Dans un arrêt du tribunal fédéral 4A_31/2017 du 17 janvier 2018, le demandeur ( = l’employé) avait été licencié en raison d’un comportement et d’une performance que la défenderesse (= l’employeur) tenait pour insatisfaisants. La Chambre des prud’hommes de la Cour de justice la Cour du canton de Genève avait toutefois jugé ce congé abusif, aux termes de l’art. 336 al. 1 CO, en considération de l’ancienneté et de l’âge du demandeur, parce que la défenderesse n’avait ni recherché une solution propre à permettre le maintien des rapports de travail, ni offert au demandeur une dernière chance de répondre à ses attentes.
Devant le Tribunal fédéral, il n’est plus contesté que le licenciement du demandeur est abusif aux termes de l’art. 336 al. 1 CO.
Selon l’art. 336a al. 1 et 2 CO, la partie qui a résilié abusivement doit à l’autre une indemnité à fixer par le juge et correspondant à six mois de salaire au plus. Le montant doit être évalué selon les règles du droit et de l’équité, conformément à l’art. 4 CC. Il faut notamment prendre en considération la gravité de la faute commise par l’employeur, une éventuelle faute concomitante du travailleur, la gravité de l’atteinte à sa personnalité, son âge, la durée et l’intensité de la relation de travail, les effets du licenciement et les difficultés de réinsertion dans sa vie économique.
Le Tribunal fédéral ne contrôle qu’avec retenue une décision de dernière instance cantonale prise en équité. Il intervient lorsque le prononcé s’écarte sans raison des règles établies par la doctrine et la jurisprudence en matière de libre appréciation, ou lorsqu’il repose sur des faits qui, dans le cas particulier, ne devaient jouer aucun rôle, ou encore lorsqu’il méconnaît des éléments qui auraient absolument dû être pris en considération; en outre, le Tribunal fédéral redresse les décisions rendues en vertu d’un pouvoir d’appréciation lorsqu’elles aboutissent à un résultat manifestement injuste ou à une iniquité choquante.
La Cour de justice a alloué en l’espèce une indemnité correspondant à quatre mois de salaire; le demandeur invoque devant le Tribunal fédéral surtout son âge et ses difficultés à retrouver un emploi pour prétendre à une indemnité plus importante de six mois de salaire.

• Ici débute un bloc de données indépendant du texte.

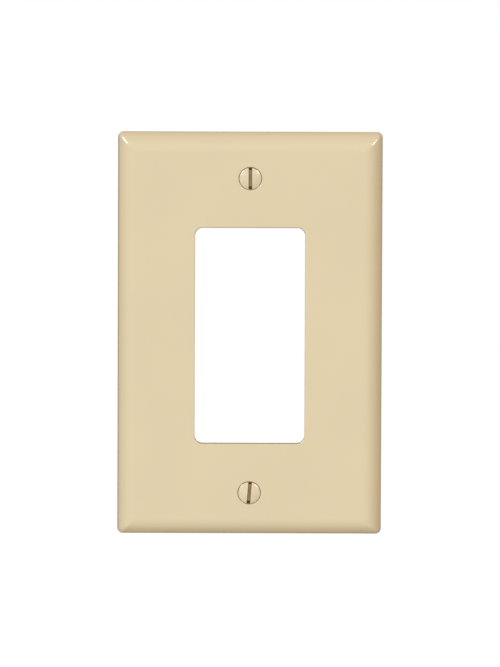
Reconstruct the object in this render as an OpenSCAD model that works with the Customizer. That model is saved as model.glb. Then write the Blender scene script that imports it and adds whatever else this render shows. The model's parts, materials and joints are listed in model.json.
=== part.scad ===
// One-gang wall plate for a rectangular wiring device, with its two mounting screws.
// Millimetres. +Z is up the plate, +X is to the right as seen from the room, and the front
// faces -Y. The origin is the centre of the device opening, on the plane of the wall.

/* [Plate] */
// Width of the plate across its back rim
plate_w = 80.2; // [76:0.1:90]
// Height of the plate along its back rim
plate_h = 124; // [120:0.5:134]
// Distance from the wall to the front face
plate_depth = 5.5; // [5.3:0.1:7]
// Thickness of the face and the side walls
wall = 2; // [1.8:0.1:2.2]
// Lean of the side walls towards the middle of the plate, in degrees
side_lean = 18; // [6:1:20]
// Radius of the rounded shoulder between the side walls and the face
shoulder_r = 4.2; // [3.5:0.1:4.6]
// Radius of the four corners of the outline
corner_r = 1.8; // [0.5:0.1:3]

/* [Device opening] */
// Width of the opening
opening_w = 33.3; // [32:0.1:34]
// Height of the opening
opening_h = 66.5; // [65:0.1:68]
// Radius of the corners of the opening
opening_r = 2.4; // [1:0.1:4]

/* [Back of the plate] */
// Diameter of the boss behind each screw hole
boss_d = 11; // [9:0.5:14]
// Distance from the wall to the back of each boss
boss_gap = 2.8; // [2.6:0.1:3]
// Distance from the edge of the opening to the rib frame round it
rib_inset = 1.6; // [1:0.1:2.4]
// Thickness of the ribs
rib_w = 1.1; // [0.8:0.1:1.6]
// Distance from the wall to the edge of the ribs
rib_gap = 2.2; // [1.8:0.1:2.5]
// Height of the cross ribs above and below the middle
cross_rib_z = 21; // [12:1:28]

/* [Screws] */
// Distance between the screw centres
screw_spacing = 96.84; // [96.4:0.01:97.2]
// Diameter across the thread crests
thread_d = 3.505; // [3.3:0.005:3.6]
// Diameter of the plain neck under the head
neck_d = 3; // [2.8:0.1:3.1]
// Distance from the wall to the first turn of the thread
thread_start = 2.1; // [1.9:0.1:2.1]
// Length from the widest part of the head to the tip
screw_length = 12.7; // [12.7:0.1:16]
// Diameter of the oval head
head_d = 6.65; // [6.2:0.05:6.8]
// Height of the dome on the head
dome_h = 0.9; // [0.6:0.1:1.1]
// Width of the driver slot
slot_w = 1.1; // [0.9:0.05:1.2]
// Depth of the driver slot below the top of the dome
slot_depth = 1.85; // [1.3:0.05:1.9]
// Turn of the lower slot from upright, in degrees
lower_slot_turn = 4.5; // [0:0.5:90]

/* [Retaining washers] */
// Outer diameter
washer_d = 7; // [6:0.5:9]
// Thickness
washer_t = 0.6; // [0.4:0.05:0.6]

/* [Hidden] */
$fn = 96;
// extra length that carries each cutter clear of the surface it cuts
over = 1;
// how far the short ribs run into the bosses, which stand lower than the ribs
boss_bite = 1.3;

// countersink: 82 degrees across, wider than the head by an even gap
head_half_angle = 41;
head_slope = tan(head_half_angle);
head_seat_gap = 0.35;
mouth_d = head_d + 2 * head_seat_gap;
clearance_d = 4;
sink_depth = (mouth_d - clearance_d) / 2 / head_slope;

// screw, by distance along Y
head_edge_y = 0.15 - plate_depth;
head_land = 0.1;
cone_end_y = head_edge_y + (head_d - neck_d) / 2 / head_slope;
tip_y = head_edge_y + screw_length;
tip_chamfer = 0.5;
dome_top_y = head_edge_y - head_land - dome_h;
dome_r = (pow(head_d / 2, 2) + pow(dome_h, 2)) / (2 * dome_h);

// washer: just behind the boss, and just clear of the thread crests
washer_gap = 0.05;
washer_bore_d = thread_d + 0.1;

plastic_colour = [0.89, 0.82, 0.68];
paint_colour = [0.87, 0.80, 0.66];
nylon_colour = [0.93, 0.93, 0.90];

// ---- shared shapes ----

module rounded_rectangle(width, height, r) {
    square([width - 2 * r, height], center = true);
    square([width, height - 2 * r], center = true);
    for (x = [-1, 1], z = [-1, 1])
        translate([x * (width / 2 - r), z * (height / 2 - r)]) circle(r);
}

// turns a drawing in X and Z into a slab from the wall plane to this far in front of it
module slab(depth) {
    rotate([90, 0, 0]) linear_extrude(depth) children();
}

// turns a shape built along +Z to lie along +Y, so that its height reads as Y
module along_y() {
    rotate([-90, 0, 0]) children();
}

module at_screw(end) {
    translate([0, 0, end * screw_spacing / 2]) children();
}

// section across the plate: leaning side walls, a round shoulder tangent to wall and face
module section(half_width, depth, r) {
    centre_y = r - depth;
    centre_x = half_width + centre_y * tan(side_lean) - r / cos(side_lean);
    tangent_x = centre_x + r * cos(side_lean);
    tangent_y = centre_y - r * sin(side_lean);
    polygon([[-half_width, 0], [half_width, 0], [tangent_x, tangent_y], [-tangent_x, tangent_y]]);
    intersection() {
        translate([-half_width, -depth]) square([2 * half_width, depth]);
        union() {
            translate([-centre_x, -depth]) square([2 * centre_x, depth]);
            for (side = [-1, 1]) translate([side * centre_x, centre_y]) circle(r);
        }
    }
}

// a solid whose shoulders meet in mitres at the four corners
module mitred_block(width, height, depth, r, outline_r) {
    intersection() {
        linear_extrude(height, center = true) section(width / 2, depth, r);
        rotate([0, -90, 0]) linear_extrude(width, center = true) section(height / 2, depth, r);
        slab(depth) rounded_rectangle(width, height, outline_r);
    }
}

// ---- plate ----

module shell() {
    difference() {
        mitred_block(plate_w, plate_h, plate_depth, shoulder_r, corner_r);
        translate([0, over, 0])
            mitred_block(plate_w - 2 * wall, plate_h - 2 * wall, plate_depth - wall + over,
                         shoulder_r - wall, corner_r / 2);
    }
}

module rib_frame() {
    inner_w = opening_w + 2 * rib_inset;
    inner_h = opening_h + 2 * rib_inset;
    difference() {
        rounded_rectangle(inner_w + 2 * rib_w, inner_h + 2 * rib_w, opening_r + rib_w);
        rounded_rectangle(inner_w, inner_h, opening_r);
    }
}

module cross_ribs() {
    frame_x = opening_w / 2 + rib_inset + rib_w / 2;
    rib_length = plate_w / 2 - wall - frame_x;
    for (x = [-1, 1], z = [-1, 1])
        translate([x * (frame_x + rib_length / 2), z * cross_rib_z])
            square([rib_length, rib_w], center = true);
}

// short ribs from each boss to the rib frame, clear of the washer on the boss
module boss_ribs() {
    frame_z = opening_h / 2 + rib_inset + rib_w / 2;
    rib_height = screw_spacing / 2 - boss_d / 2 + boss_bite - frame_z;
    for (x = [-1, 1], z = [-1, 1])
        translate([x * boss_d / 4, z * (frame_z + rib_height / 2)])
            square([rib_w, rib_height], center = true);
}

module ribs() {
    translate([0, -rib_gap, 0])
        slab(plate_depth - wall / 2 - rib_gap) {
            rib_frame();
            cross_ribs();
            boss_ribs();
        }
}

module boss() {
    along_y() translate([0, 0, wall / 2 - plate_depth])
        cylinder(h = plate_depth - wall / 2 - boss_gap, d = boss_d);
}

module screw_hole() {
    along_y() {
        translate([0, 0, -plate_depth - over]) cylinder(h = plate_depth + 2 * over, d = clearance_d);
        translate([0, 0, -plate_depth])
            cylinder(h = sink_depth, d1 = mouth_d, d2 = clearance_d);
    }
}

module wall_plate() {
    color(plastic_colour)
        difference() {
            union() {
                shell();
                ribs();
                for (end = [-1, 1]) at_screw(end) boss();
            }
            translate([0, over, 0])
                slab(plate_depth + 2 * over) rounded_rectangle(opening_w, opening_h, opening_r);
            for (end = [-1, 1]) at_screw(end) screw_hole();
        }
}

// ---- screws ----

// half outline of the screw, drawn with its height as distance along Y
module screw_outline() {
    polygon([
        [0, head_edge_y - head_land],
        [head_d / 2, head_edge_y - head_land],
        [head_d / 2, head_edge_y],
        [neck_d / 2, cone_end_y],
        [neck_d / 2, -thread_start],
        [thread_d / 2, -thread_start],
        [thread_d / 2, tip_y - tip_chamfer],
        [thread_d / 2 - tip_chamfer, tip_y],
        [0, tip_y]
    ]);
    intersection() {
        translate([0, dome_top_y]) square([head_d / 2, dome_h]);
        translate([0, dome_top_y + dome_r]) circle(dome_r);
    }
}

module machine_screw(slot_turn) {
    color(paint_colour)
        along_y() difference() {
            rotate_extrude() screw_outline();
            rotate([0, 0, slot_turn])
                translate([-slot_w / 2, -head_d, dome_top_y - over])
                    cube([slot_w, 2 * head_d, slot_depth + over]);
        }
}

module upper_screw() {
    at_screw(1) machine_screw(0);
}

module lower_screw() {
    at_screw(-1) machine_screw(lower_slot_turn);
}

// ---- retaining washers ----

module retaining_washer() {
    color(nylon_colour)
        along_y() translate([0, 0, washer_gap - boss_gap]) difference() {
            cylinder(h = washer_t, d = washer_d);
            translate([0, 0, -over]) cylinder(h = washer_t + 2 * over, d = washer_bore_d);
        }
}

module upper_retaining_washer() {
    at_screw(1) retaining_washer();
}

module lower_retaining_washer() {
    at_screw(-1) retaining_washer();
}

wall_plate();
upper_screw();
lower_screw();
upper_retaining_washer();
lower_retaining_washer();
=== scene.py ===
"""Looks for a one-gang wall plate with its two mounting screws and their retaining washers.

Every mesh is swept from a rounded profile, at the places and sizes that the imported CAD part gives.
Lengths are in metres: sizes in millimetres are written as 2.2 * MM.
"""
import json
import math

import bmesh
import bpy
from mathutils import Matrix, Quaternion, Vector, geometry

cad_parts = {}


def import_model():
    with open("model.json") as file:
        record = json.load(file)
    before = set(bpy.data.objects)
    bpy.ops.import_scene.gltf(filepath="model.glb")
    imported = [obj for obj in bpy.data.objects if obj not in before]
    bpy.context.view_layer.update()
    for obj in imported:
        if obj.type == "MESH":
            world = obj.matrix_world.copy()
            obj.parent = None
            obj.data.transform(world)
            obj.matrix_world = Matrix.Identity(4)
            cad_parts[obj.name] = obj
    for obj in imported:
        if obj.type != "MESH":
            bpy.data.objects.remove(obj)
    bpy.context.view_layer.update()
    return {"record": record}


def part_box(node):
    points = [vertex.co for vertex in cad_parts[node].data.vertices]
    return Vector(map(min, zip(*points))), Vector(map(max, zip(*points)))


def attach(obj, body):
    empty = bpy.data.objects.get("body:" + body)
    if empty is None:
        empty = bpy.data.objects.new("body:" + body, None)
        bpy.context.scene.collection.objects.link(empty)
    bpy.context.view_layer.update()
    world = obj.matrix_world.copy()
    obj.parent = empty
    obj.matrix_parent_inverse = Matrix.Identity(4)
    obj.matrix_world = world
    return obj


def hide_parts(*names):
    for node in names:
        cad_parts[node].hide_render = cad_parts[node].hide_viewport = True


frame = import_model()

MM = 0.001
MERGE = 0.002 * MM

plate_low, plate_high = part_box("wall_plate")

# ---- sizes that the CAD boxes don't give ----

WALL = 2 * MM
SIDE_LEAN = math.radians(18)
OPENING_W = 33.3 * MM
OPENING_H = 66.5 * MM
OPENING_R = 2.4 * MM
CORNER_R = 1.8 * MM
MITRE_R = 0.7 * MM
MITRE_FADE = 0.9 * MM
# the shoulder is a wide arc over the side, then a tighter one on to the face
SHOULDER_SIDE_R = 8.2 * MM
SHOULDER_FACE_R = 4.7 * MM
SHOULDER_JOIN = math.radians(46)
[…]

Dans une cause où le travailleur était âgé de cinquante-huit ans lors du congé, le Tribunal fédéral a fixé l’indemnité à deux mois de salaire (arrêt 4A_401/2016 du 13 janvier 2017, consid. 6.2, SJ 2017 I 297). Dans une autre cause, un travailleur âgé de cinquante-neuf ans a obtenu une indemnité de même ampleur devant la juridiction cantonale (arrêt 4A_384/2014 du 12 novembre 2014). Dans une autre affaire encore, un travailleur âgé de soixante-quatre ans a obtenu une indemnité de quatre mois de salaire (arrêt 4A_558/2012 du 18 février 2013).
Au regard de ces précédents et contrairement à la thèse avancée par le demandeur, le Tribunal fédéral considère qu’il n’apparaît pas qu’un travailleur âgé de soixante ans et licencié de manière abusive reçoive d’ordinaire et par principe une indemnité correspondant au maximum légal de six mois de salaire. L’argumentation présentée par le demandeur n’est pas jugée concluante et elle ne parvient en tous cas pas à mettre en évidence un vice flagrant dans l’appréciation de la Cour de justice.